I am asking because inventing a new kfree_rcu_barrier() might not be so
straight forward.

--
Uladzislau Rezki
Paul E. McKenney June 17, 2024, 6:54 p.m. UTC | #41
On Mon, Jun 17, 2024 at 07:23:36PM +0200, Vlastimil Babka wrote:
> On 6/17/24 6:12 PM, Paul E. McKenney wrote:
> > On Mon, Jun 17, 2024 at 05:10:50PM +0200, Vlastimil Babka wrote:
> >> On 6/13/24 2:22 PM, Jason A. Donenfeld wrote:
> >> > On Wed, Jun 12, 2024 at 08:38:02PM -0700, Paul E. McKenney wrote:
> >> >> o	Make the current kmem_cache_destroy() asynchronously wait for
> >> >> 	all memory to be returned, then complete the destruction.
> >> >> 	(This gets rid of a valuable debugging technique because
> >> >> 	in normal use, it is a bug to attempt to destroy a kmem_cache
> >> >> 	that has objects still allocated.)
> >> 
> >> This seems like the best option to me.
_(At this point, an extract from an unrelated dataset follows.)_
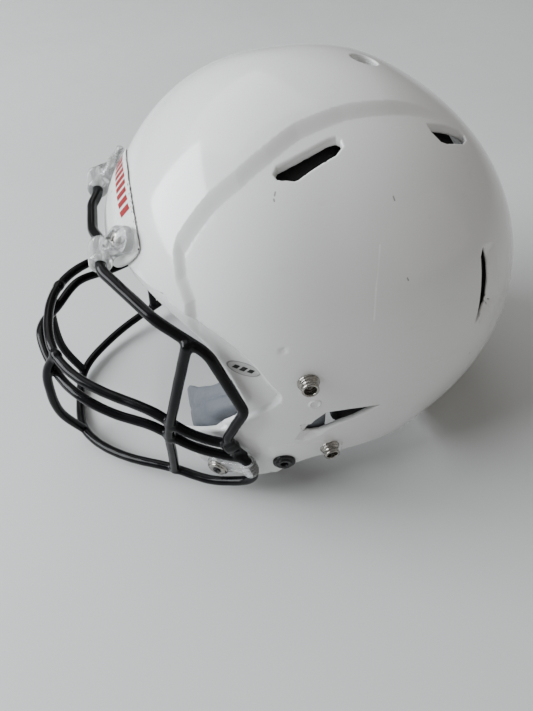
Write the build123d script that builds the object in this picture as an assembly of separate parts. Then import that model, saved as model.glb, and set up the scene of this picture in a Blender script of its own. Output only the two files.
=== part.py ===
from build123d import *
import math
import os

os.makedirs("parts", exist_ok=True)

# American football helmet, millimetres. Front is -Y, the wearer's left is +X, +Z is up.
# The helmet stands as it does on a table: on the chin bar and on the nape edge, both at z = 0.

# ---- shell: a superellipse in plan, an ellipse in height ----
SHELL_CENTRE_Y = 18.9
SHELL_CENTRE_Z = 99.4
SHELL_HALF_WIDTH = 119.2
SHELL_FRONT_REACH = 120.4
SHELL_REAR_REACH = 143.8
SHELL_UPPER_REACH = 136.3
SHELL_LOWER_REACH_FRONT = 300.0
SHELL_LOWER_REACH_REAR = 140.0
PLAN_EXPONENT = 2.37
WALL = 4.0
LIP_DROP = 2.4
PLATEAU_RISE = 2.6

# ---- face guard wire ----
WIRE_RADIUS = 3.15
HINGE_Y = -99.0
HINGE_Z = 163.0
CLIP_INNER_X = 30.0
CLIP_OUTER_X = 50.0
CLIP_BORE = 3.21

# ---- fasteners ----
STUD_FLANGE_RADIUS = 6.3
STUD_STEP_RADIUS = 5.7
STUD_POST_RADIUS = 5.0
STUD_POST_LENGTH = 4.0
STUD_BASE_HEIGHT = 2.9
SCREW_RADIUS = 2.0
SCREW_HEAD_RADIUS = 3.0


def reach_ratio(x, y, z, grow):
    """1 on the shell surface moved out by grow, below 1 inside it."""
    u = y - SHELL_CENTRE_Y
    q = z - SHELL_CENTRE_Z
    rear = 0.5 + 0.5 * math.tanh((u - 10) / 45)
    rear_plan = 0.5 + 0.5 * math.tanh(u / 50)
    upper = 0.5 + 0.5 * math.tanh(q / 20)
    half = SHELL_HALF_WIDTH + grow
    depth = SHELL_FRONT_REACH + (SHELL_REAR_REACH - SHELL_FRONT_REACH) * rear_plan + grow
    low = SHELL_LOWER_REACH_FRONT + grow
    low = low + (SHELL_LOWER_REACH_REAR - SHELL_LOWER_REACH_FRONT) * rear
    high = SHELL_UPPER_REACH + grow
    height_term = q * q * ((1 - upper) / low**2 + upper / high**2)
    plan = (abs(x) / half) ** PLAN_EXPONENT + (abs(u) / depth) ** PLAN_EXPONENT
    return math.sqrt(plan ** (2 / PLAN_EXPONENT) + height_term)


def wall_point(theta, z, grow):
    """Point of the grown shell surface at height z in the plan direction theta."""
    near = 0.0
    far = 320.0
    for _ in range(44):
        mid = (near + far) / 2
        y = SHELL_CENTRE_Y + mid * math.sin(theta)
        if reach_ratio(mid * math.cos(theta), y, z, grow) < 1:
            near = mid
        else:
            far = mid
    return (near * math.cos(theta), SHELL_CENTRE_Y + near * math.sin(theta), z)


def dome(grow):
    """Solid dome of the shell's shape moved out by grow, from below the rim to the crown."""
    heights = [-22.0, 2.0, 26.0, 48.0, 68.0, 84.0, SHELL_CENTRE_Z]
    top = SHELL_UPPER_REACH + grow
    for angle in (8, 17, 30, 43, 55, 66, 76, 82.5, 87.6):
        heights.append(SHELL_CENTRE_Z + top * math.sin(math.radians(angle)))
    rings = []
    for z in heights:
        points = [wall_point(2 * math.pi * i / 24, z, grow) for i in range(24)]
        rings.append(Wire([Spline(*points, periodic=True)]))
    return Solid.make_loft(rings)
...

As Jason already said, the debugging
> >> technique is not affected significantly, if the warning just occurs
> >> asynchronously later. The module can be already unloaded at that point, as
> >> the leak is never checked programatically anyway to control further
> >> execution, it's just a splat in dmesg.
> > 
> > Works for me!
> 
> Great. So this is how a prototype could look like, hopefully? The kunit test
> does generate the splat for me, which should be because the rcu_barrier() in
> the implementation (marked to be replaced with the real thing) is really
> insufficient. Note the test itself passes as this kind of error isn't wired
> up properly.

;-) ;-) ;-)

Some might want confirmation that their cleanup efforts succeeded,
but if so, I will let them make that known.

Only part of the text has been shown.